Up there in the clouds
Signs inform us that we are in the Valley of the Gods; that this range is part of the Nanda Devi Biosphere Reserve. By now, I am getting the feeling that it's just us and the mountains, the river is almost forgotten, the road loops and loops again back on itself. Next comes Joshimath where the Adi Shankaracharya is said to have attained enlightenment and where Lord Badrinath comes down for his winter hibernation, as the utsav murti. Next up is Vishnuprayag where the Dhauli Ganga joins the Alaknanda, and then, Pandukeshwar, at 1,955 metres above sea level; at Hanumanchatti, the Alaknanda receives the Kairon Ganga born from the Neelkanth peaks. And at Govindghat, the line of trekkers veer off for the Valley of Flowers. At Badrinath itself, it's an exultant river, leaping and bounding with joy, a blueish-green Alaknanda, with a sulphur spring just at the feet of the Lord, bubbling and hissing. Green mountain meadows lie all around and I glimpse a glacier in the trough of a mountain; the air is suddenly thin, infused with a sharp bite. Crowds mill in the courtyard of the small temple which holds a swayambu idol of Vishnu, apparently discovered in a lake by the Adi Shankaracharya and installed at its present location. This being devbhoomi, the gods do not have to be invoked at the pujas, they already reside here and can be called forth. As one comes out of the temple, one's eyes catch the mountains looming in a semi-circle, the Nar and Narayan peaks, the jewel in this crown being the lofty Neelkanth at 6,597 metres, and the magic starts up all over again.

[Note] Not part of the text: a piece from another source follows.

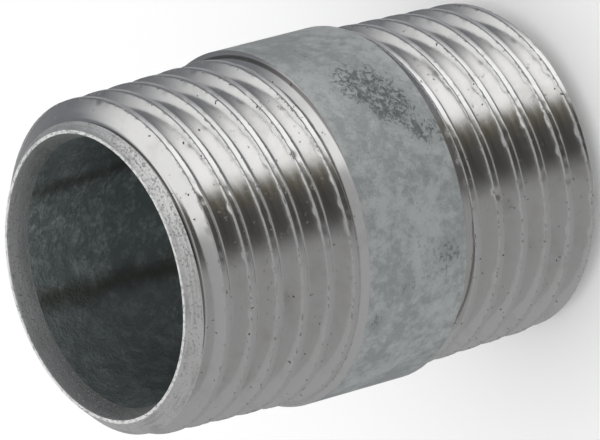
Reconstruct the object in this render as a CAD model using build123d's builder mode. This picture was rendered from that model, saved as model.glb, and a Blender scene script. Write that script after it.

Ahead of the Badrinath Valley lies Mana, the last hamlet on the Indo-Chinese border, with the cave of Rishi Vyas who is supposed to have dictated the Mahabharata to Lord Ganesha here; some two km ahead, a silvery skein, the legendary Saraswati, makes its appearance. The mule paths are narrow, lightly covered with dry moss. Here and there, water gleams on glistening black rock. The return journey is one of introspection. And when one loses the river after Rishikesh, the eyes ache for one more glimpse of it. Whether for the salvation of the soul or for the thrill of adventure, this is a journey every one must make, at least once.